### EXERCISE INSTRUCTIONS
Repeat the whole listing exactly.

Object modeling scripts
⁂
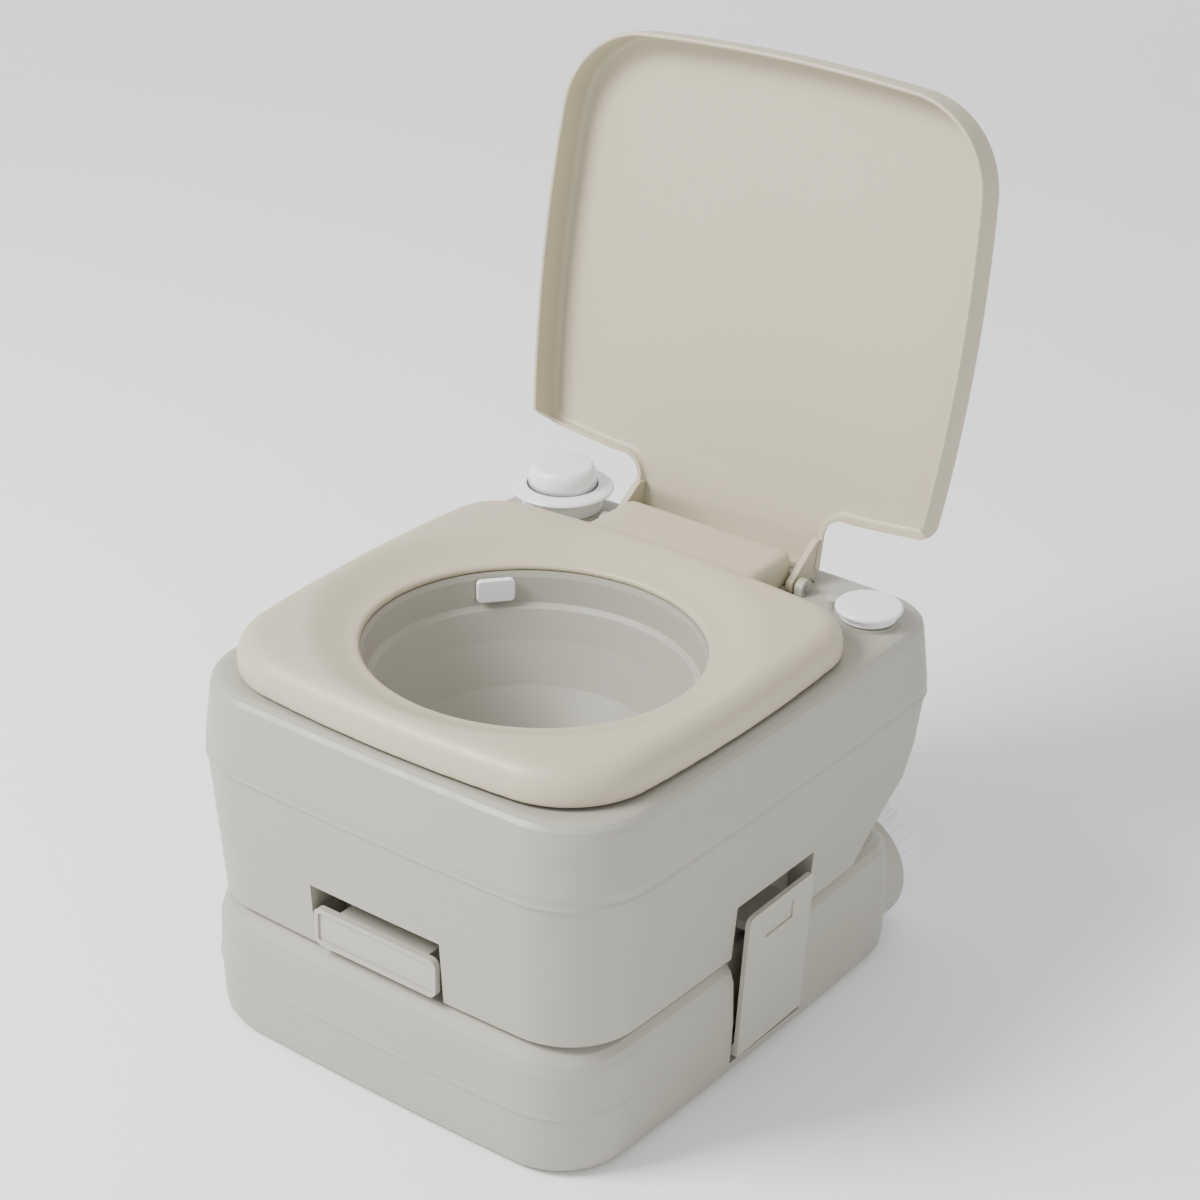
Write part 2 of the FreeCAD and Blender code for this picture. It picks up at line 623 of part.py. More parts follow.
def pad(body, sketch, length, midplane=False, backwards=False):
    feature = body.newObject("PartDesign::Pad", sketch.Name + "_pad")
    feature.Profile = sketch
    bind(feature, Length=length)
    feature.Midplane = midplane
    feature.Reversed = backwards
    return feature


def pocket(body, sketch, length, midplane=False, backwards=False):
    """A pocket, checked to have taken material away."""
    doc.recompute()
    before = body.Shape.Volume
    feature = body.newObject("PartDesign::Pocket", sketch.Name + "_pocket")
    feature.Profile = sketch
    bind(feature, Length=length)
    feature.Midplane = midplane
    feature.Reversed = backwards
    doc.recompute()
    if body.Shape.Volume > before - 1e-3:
        raise RuntimeError(f"{feature.Name} cuts nothing")
    return feature


def revolution(body, sketch):
    """A solid of revolution about the body's upright axis."""
    feature = body.newObject("PartDesign::Revolution", sketch.Name + "_turned")
    feature.Profile = sketch
    feature.ReferenceAxis = (sketch, ["V_Axis"])
    feature.Angle = 360
    return feature


def turned(label, profile, x=0, y=0, z=0):
    """A round sub-part, from its profile as radius and height."""
    body = new_body(label)
    revolution(body, polygon(sketch_on(body, "XZ_Plane", label + "_profile"), profile))
    move(body, x, y, z)
    return body


def fillet(body, radius, chosen):
    """A PartDesign fillet on the edges that a test chooses."""
    doc.recompute()
    base = body.Tip
    edges = enumerate(base.Shape.Edges, start=1)
    names = [f"Edge{number}" for number, edge in edges if chosen(edge)]
    if not names:
        raise RuntimeError(f"{body.Label}: no edge to round")
    feature = body.newObject("PartDesign::Fillet", base.Name + "_rounded")
    feature.Base = (base, names)
    bind(feature, Radius=radius)
    return feature


def runs_along(edge, axis):
    """Whether an edge is a straight one along an axis."""
    if not isinstance(edge.Curve, Part.Line):
        return False
    return abs(abs(edge.Curve.Direction.dot(Vector(*axis))) - 1) < 1e-6


# ---------------------------------------------------------------- the waste tank

BASE = outline("base_half_width", "-base_front", "base_rear", "base_front_corner", "base_rear_corner")

SHOULDER = (
    # share of the shoulder's breadth, drop below the deck
    (0.06, 17), (0.18, 9), (0.37, 4), (0.66, 1), (1, 0),
)


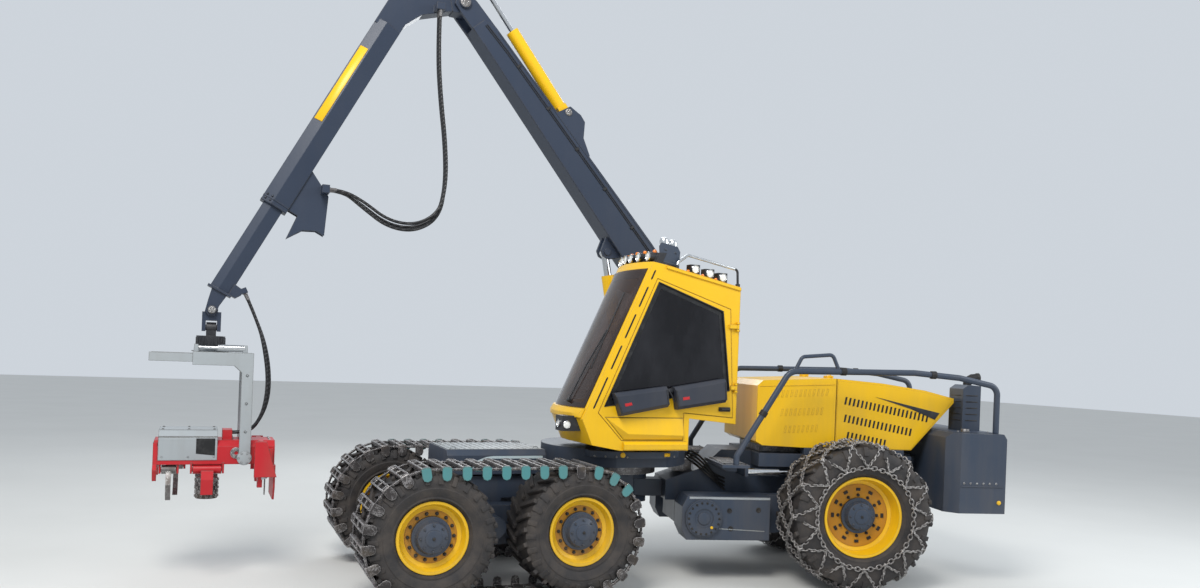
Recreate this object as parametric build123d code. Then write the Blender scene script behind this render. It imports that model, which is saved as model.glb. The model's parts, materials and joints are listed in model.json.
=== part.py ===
from build123d import *
import math
import os

# Forestry harvester: a bogie front frame with a slewing cab and crane, hinged to a rear frame with the engine.
# Lengths are in mm. X points forward, Y to the left and Z up, from the steering pivot on the ground,
# and everything moves to the middle of its own outline at the end.

# Stance
STEER_REST = 15.27          # degrees that the rear frame is turned at rest
TRACK_HALF = 1095           # middle of each wheel from the centre line
SEAT_GAP = 0.3              # between pieces that lie against each other

# Front wheels and crawler belts
BOGIE_X = 2025
BOGIE_SPACING = 1580
FRONT_TYRE_R = 655
FRONT_TYRE_W = 690
FRONT_RIM_R = 363
BOGIE_OUTER = 715           # outer face of the bogie housings
BELT_T = 52                 # height of a shoe
BELT_W = 700
SHOES = 36
SHOE_L = 96
LINK_LOW = 4                # a side link's inner and outer face above the tyre
LINK_HIGH = 26
LINK_W = 70

# Rear wheels
REAR_X = -2385
REAR_TYRE_R = 822
REAR_TYRE_W = 690
REAR_RIM_R = 457
CHAIN_T = 31.5              # how far the net stands out from the tyre
CHAIN_BAR = 24
CHAIN_CELLS = 14
LUGS = 18
LUG_H = 32
RIM_DISC = 24               # thickness of every wheel disc

# Front frame
FRAME_HALF = 400
FRAME_LOW = 930
FRAME_TOP = 1180
FRONT_BEAM_BACK = 200       # rear end of the front beam
EAR_R = 150                 # ears round the steering pin
EAR_T = 65
EAR_LOW = 800
EAR_TOP = 1150
STEER_PIN_R = 60
DECK_BACK = 1330
DECK_FRONT = 2470
DECK_HALF = 450
DECK_LOW = 1200
DECK_TOP = 1470
SLEW_X = 300
SLEW_RING_R = 520
SLEW_RING_TOP = 1300
PLATFORM_R = 880
PLATFORM_TOP = 1500
PLATFORM_TIER = 1425        # underside of the wider upper tier
TIER_R = 1020
EAR_UNDER = 1430            # underside of the ear below the crane's pillar

# Cab
CAB_NEAR = 1150
CAB_FAR = -60
CAB_REAR = -720
CAB_FLOOR = 1530
CAB_WALL = 45
CAB_SKEW = 120              # how far the front lies back on the far side
CAB_BOW = 130               # how far the windscreen bows out of its chord
GLASS_T = 12
LAMP_COUNT = 6
ROLL_BOX_T = 110

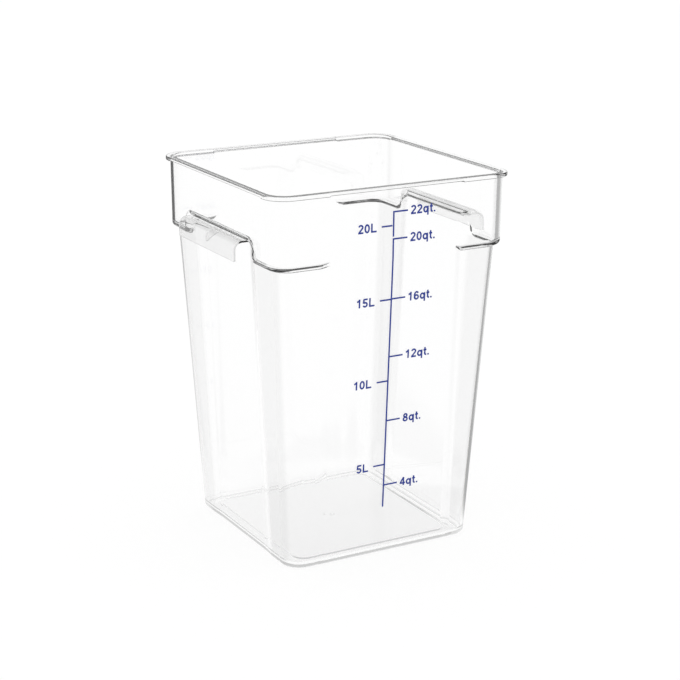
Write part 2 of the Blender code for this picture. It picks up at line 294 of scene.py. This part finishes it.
def stations(grown):
    """The places round a quarter of a skin that lies a distance inside the outer one."""
    places = []
    ramp_end = HAND_PANEL_HALF + HAND_PANEL_RAMP
    for index, point in enumerate(notch_outline(grown)):
        ramp = min(max((index - 1) / NOTCH_STEPS, 0), 1)
        beyond = max(index - 1 - NOTCH_STEPS, 0) / (FOOT_STEPS + 1)
        lead = (NOTCH_HALF + NOTCH_FOOT - ramp_end) * beyond
        along = mix(HAND_PANEL_HALF, ramp_end, ramp) + lead
        if index == 0:
            along = 0
        places.append(Station("side", point.x, along, 0, smooth(ramp), point.y, False))
    ledge = LEDGE_Z + grown
    last = places[-1]
    for share in FLAT_SKIRT_SHARES:
        places.append(last._replace(flat=share, skirt=share == FLAT_SKIRT_SHARES[-1]))
    for step in range(CORNER_STEPS + 1):
        angle = pi / 2 * step / CORNER_STEPS
        places.append(Station("corner", angle, angle, 0, 1, ledge, True))
    for step in range(PANEL_STEPS + 1):
        share = step / PANEL_STEPS
        along = PANEL_HALF + PANEL_RAMP * (1 - share)
        rise = LEDGE_END_RISE * smooth(share)
        skirt = share <= RAMP_SKIRT_SHARE
        places.append(Station("front", along, along, 0, smooth(share), ledge + rise, skirt))
    places.append(Station("front", 0, 0, 0, 1, ledge + LEDGE_END_RISE, False))
    return places


def corner_point(half, radius, angle):
    return half - Vector((radius, radius)) + Vector((cos(angle), sin(angle))) * radius


def collar_section(places, heights, inset):
    """The collar's plan, each point at its own height, moved in by a distance."""
    radius = COLLAR_RADIUS - inset
    if inset > 0:
        radius = mix(COLLAR_RADIUS, COLLAR_INNER_RADIUS, inset / WALL)
    section = []
    for place, z in zip(places, heights):
        half = collar_half(z) - Vector((inset, inset))
        if place.face == "side":
            along = mix(place.collar_along, half.y - radius, place.flat)
            section.append(Vector((half.x, along, z)))
        elif place.face == "front":
            section.append(Vector((place.collar_along, half.y, z)))
        else:
            corner = corner_point(half, radius, place.collar_along)
            section.append(Vector((corner.x, corner.y, z)))
    return section


def moved_in(points, distance):
    """Plan points moved towards the middle by a distance, with mitred corners."""
    moved = []
    for index, point in enumerate(points):
        before = Vector((0, 1)) if index == 0 else (point - points[index - 1]).normalized()
        after = Vector((-1, 0)) if index == len(points) - 1 else (points[index + 1] - point).normalized()
        normal = Vector((-before.y, before.x))
        mitre = (normal + Vector((-after.y, after.x))).normalized()
        moved.append(point + mitre * (distance / mitre.dot(normal)))
    return moved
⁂
### EXPECTED OUTPUT
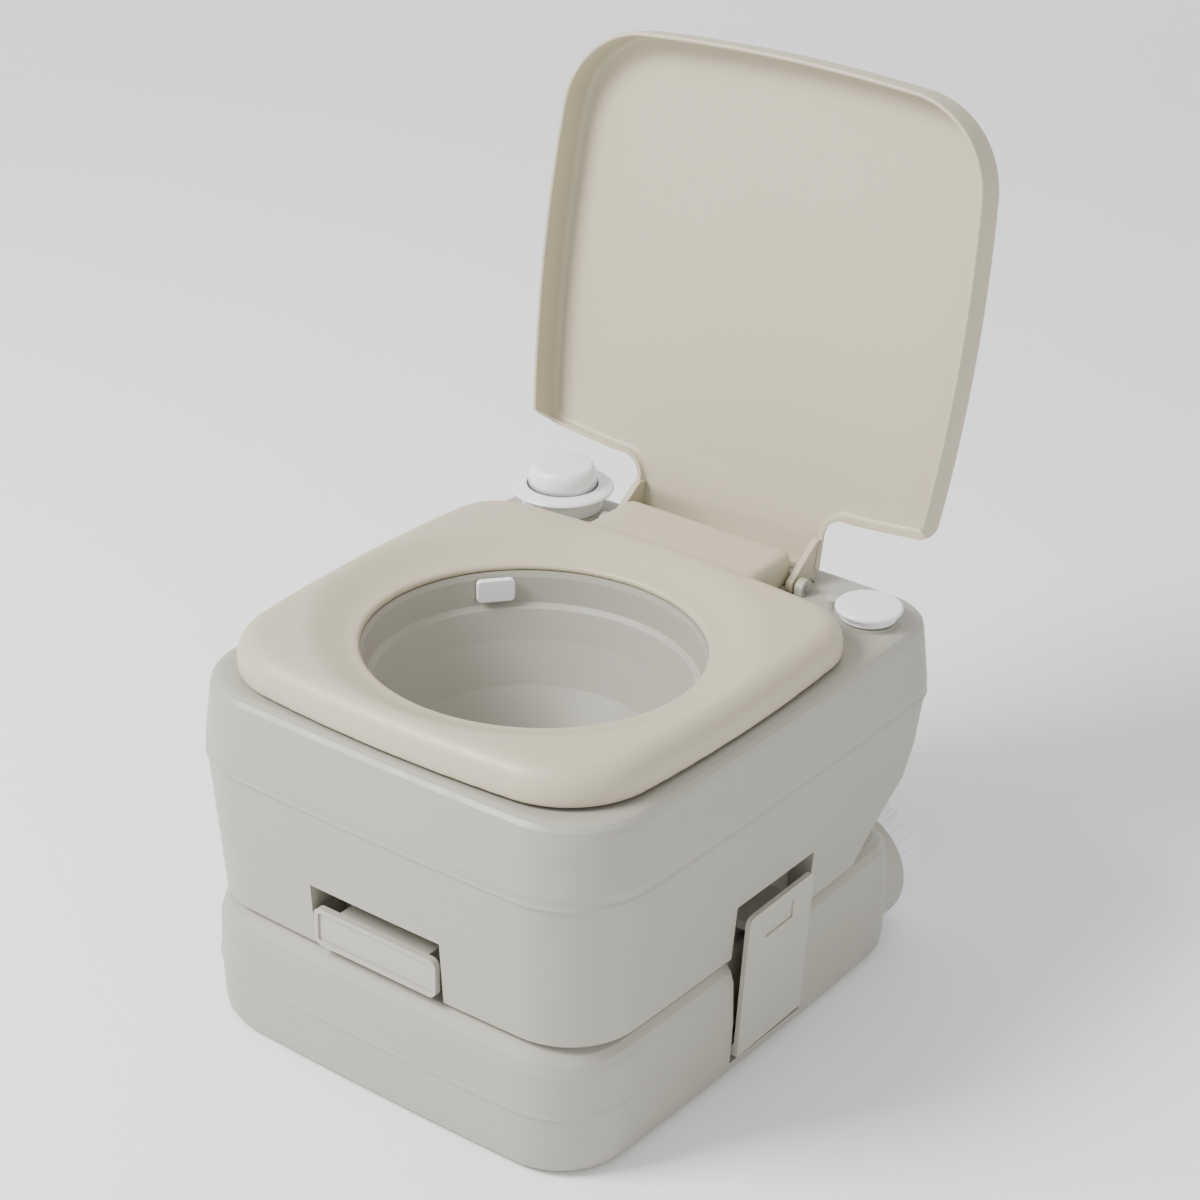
Write part 2 of the FreeCAD and Blender code for this picture. It picks up at line 623 of part.py. More parts follow.
def pad(body, sketch, length, midplane=False, backwards=False):
    feature = body.newObject("PartDesign::Pad", sketch.Name + "_pad")
    feature.Profile = sketch
    bind(feature, Length=length)
    feature.Midplane = midplane
    feature.Reversed = backwards
    return feature


def pocket(body, sketch, length, midplane=False, backwards=False):
    """A pocket, checked to have taken material away."""
    doc.recompute()
    before = body.Shape.Volume
    feature = body.newObject("PartDesign::Pocket", sketch.Name + "_pocket")
    feature.Profile = sketch
    bind(feature, Length=length)
    feature.Midplane = midplane
    feature.Reversed = backwards
    doc.recompute()
    if body.Shape.Volume > before - 1e-3:
        raise RuntimeError(f"{feature.Name} cuts nothing")
    return feature


def revolution(body, sketch):
    """A solid of revolution about the body's upright axis."""
    feature = body.newObject("PartDesign::Revolution", sketch.Name + "_turned")
    feature.Profile = sketch
    feature.ReferenceAxis = (sketch, ["V_Axis"])
    feature.Angle = 360
    return feature


def turned(label, profile, x=0, y=0, z=0):
    """A round sub-part, from its profile as radius and height."""
    body = new_body(label)
    revolution(body, polygon(sketch_on(body, "XZ_Plane", label + "_profile"), profile))
    move(body, x, y, z)
    return body


def fillet(body, radius, chosen):
    """A PartDesign fillet on the edges that a test chooses."""
    doc.recompute()
    base = body.Tip
    edges = enumerate(base.Shape.Edges, start=1)
    names = [f"Edge{number}" for number, edge in edges if chosen(edge)]
    if not names:
        raise RuntimeError(f"{body.Label}: no edge to round")
    feature = body.newObject("PartDesign::Fillet", base.Name + "_rounded")
    feature.Base = (base, names)
    bind(feature, Radius=radius)
    return feature


def runs_along(edge, axis):
    """Whether an edge is a straight one along an axis."""
    if not isinstance(edge.Curve, Part.Line):
        return False
    return abs(abs(edge.Curve.Direction.dot(Vector(*axis))) - 1) < 1e-6


# ---------------------------------------------------------------- the waste tank

BASE = outline("base_half_width", "-base_front", "base_rear", "base_front_corner", "base_rear_corner")

SHOULDER = (
    # share of the shoulder's breadth, drop below the deck
    (0.06, 17), (0.18, 9), (0.37, 4), (0.66, 1), (1, 0),
)


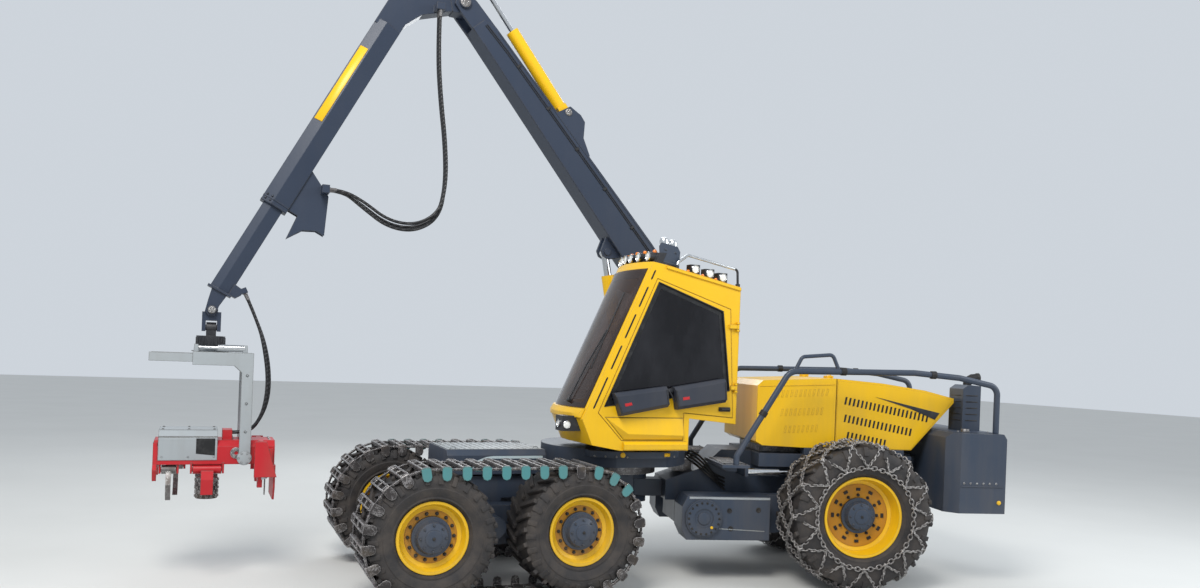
Recreate this object as parametric build123d code. Then write the Blender scene script behind this render. It imports that model, which is saved as model.glb. The model's parts, materials and joints are listed in model.json.
=== part.py ===
from build123d import *
import math
import os

# Forestry harvester: a bogie front frame with a slewing cab and crane, hinged to a rear frame with the engine.
# Lengths are in mm. X points forward, Y to the left and Z up, from the steering pivot on the ground,
# and everything moves to the middle of its own outline at the end.

# Stance
STEER_REST = 15.27          # degrees that the rear frame is turned at rest
TRACK_HALF = 1095           # middle of each wheel from the centre line
SEAT_GAP = 0.3              # between pieces that lie against each other

# Front wheels and crawler belts
BOGIE_X = 2025
BOGIE_SPACING = 1580
FRONT_TYRE_R = 655
FRONT_TYRE_W = 690
FRONT_RIM_R = 363
BOGIE_OUTER = 715           # outer face of the bogie housings
BELT_T = 52                 # height of a shoe
BELT_W = 700
SHOES = 36
SHOE_L = 96
LINK_LOW = 4                # a side link's inner and outer face above the tyre
LINK_HIGH = 26
LINK_W = 70

# Rear wheels
REAR_X = -2385
REAR_TYRE_R = 822
REAR_TYRE_W = 690
REAR_RIM_R = 457
CHAIN_T = 31.5              # how far the net stands out from the tyre
CHAIN_BAR = 24
CHAIN_CELLS = 14
LUGS = 18
LUG_H = 32
RIM_DISC = 24               # thickness of every wheel disc

# Front frame
FRAME_HALF = 400
FRAME_LOW = 930
FRAME_TOP = 1180
FRONT_BEAM_BACK = 200       # rear end of the front beam
EAR_R = 150                 # ears round the steering pin
EAR_T = 65
EAR_LOW = 800
EAR_TOP = 1150
STEER_PIN_R = 60
DECK_BACK = 1330
DECK_FRONT = 2470
DECK_HALF = 450
DECK_LOW = 1200
DECK_TOP = 1470
SLEW_X = 300
SLEW_RING_R = 520
SLEW_RING_TOP = 1300
PLATFORM_R = 880
PLATFORM_TOP = 1500
PLATFORM_TIER = 1425        # underside of the wider upper tier
TIER_R = 1020
EAR_UNDER = 1430            # underside of the ear below the crane's pillar

# Cab
CAB_NEAR = 1150
CAB_FAR = -60
CAB_REAR = -720
CAB_FLOOR = 1530
CAB_WALL = 45
CAB_SKEW = 120              # how far the front lies back on the far side
CAB_BOW = 130               # how far the windscreen bows out of its chord
GLASS_T = 12
LAMP_COUNT = 6
ROLL_BOX_T = 110

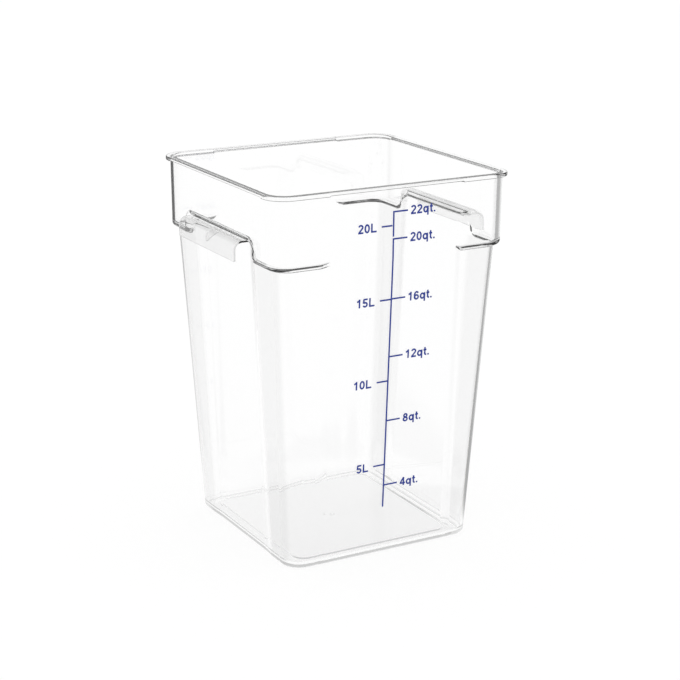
Write part 2 of the Blender code for this picture. It picks up at line 294 of scene.py. This part finishes it.
def stations(grown):
    """The places round a quarter of a skin that lies a distance inside the outer one."""
    places = []
    ramp_end = HAND_PANEL_HALF + HAND_PANEL_RAMP
    for index, point in enumerate(notch_outline(grown)):
        ramp = min(max((index - 1) / NOTCH_STEPS, 0), 1)
        beyond = max(index - 1 - NOTCH_STEPS, 0) / (FOOT_STEPS + 1)
        lead = (NOTCH_HALF + NOTCH_FOOT - ramp_end) * beyond
        along = mix(HAND_PANEL_HALF, ramp_end, ramp) + lead
        if index == 0:
            along = 0
        places.append(Station("side", point.x, along, 0, smooth(ramp), point.y, False))
    ledge = LEDGE_Z + grown
    last = places[-1]
    for share in FLAT_SKIRT_SHARES:
        places.append(last._replace(flat=share, skirt=share == FLAT_SKIRT_SHARES[-1]))
    for step in range(CORNER_STEPS + 1):
        angle = pi / 2 * step / CORNER_STEPS
        places.append(Station("corner", angle, angle, 0, 1, ledge, True))
    for step in range(PANEL_STEPS + 1):
        share = step / PANEL_STEPS
        along = PANEL_HALF + PANEL_RAMP * (1 - share)
        rise = LEDGE_END_RISE * smooth(share)
        skirt = share <= RAMP_SKIRT_SHARE
        places.append(Station("front", along, along, 0, smooth(share), ledge + rise, skirt))
    places.append(Station("front", 0, 0, 0, 1, ledge + LEDGE_END_RISE, False))
    return places


def corner_point(half, radius, angle):
    return half - Vector((radius, radius)) + Vector((cos(angle), sin(angle))) * radius


def collar_section(places, heights, inset):
    """The collar's plan, each point at its own height, moved in by a distance."""
    radius = COLLAR_RADIUS - inset
    if inset > 0:
        radius = mix(COLLAR_RADIUS, COLLAR_INNER_RADIUS, inset / WALL)
    section = []
    for place, z in zip(places, heights):
        half = collar_half(z) - Vector((inset, inset))
        if place.face == "side":
            along = mix(place.collar_along, half.y - radius, place.flat)
            section.append(Vector((half.x, along, z)))
        elif place.face == "front":
            section.append(Vector((place.collar_along, half.y, z)))
        else:
            corner = corner_point(half, radius, place.collar_along)
            section.append(Vector((corner.x, corner.y, z)))
    return section


def moved_in(points, distance):
    """Plan points moved towards the middle by a distance, with mitred corners."""
    moved = []
    for index, point in enumerate(points):
        before = Vector((0, 1)) if index == 0 else (point - points[index - 1]).normalized()
        after = Vector((-1, 0)) if index == len(points) - 1 else (points[index + 1] - point).normalized()
        normal = Vector((-before.y, before.x))
        mitre = (normal + Vector((-after.y, after.x))).normalized()
        moved.append(point + mitre * (distance / mitre.dot(normal)))
    return moved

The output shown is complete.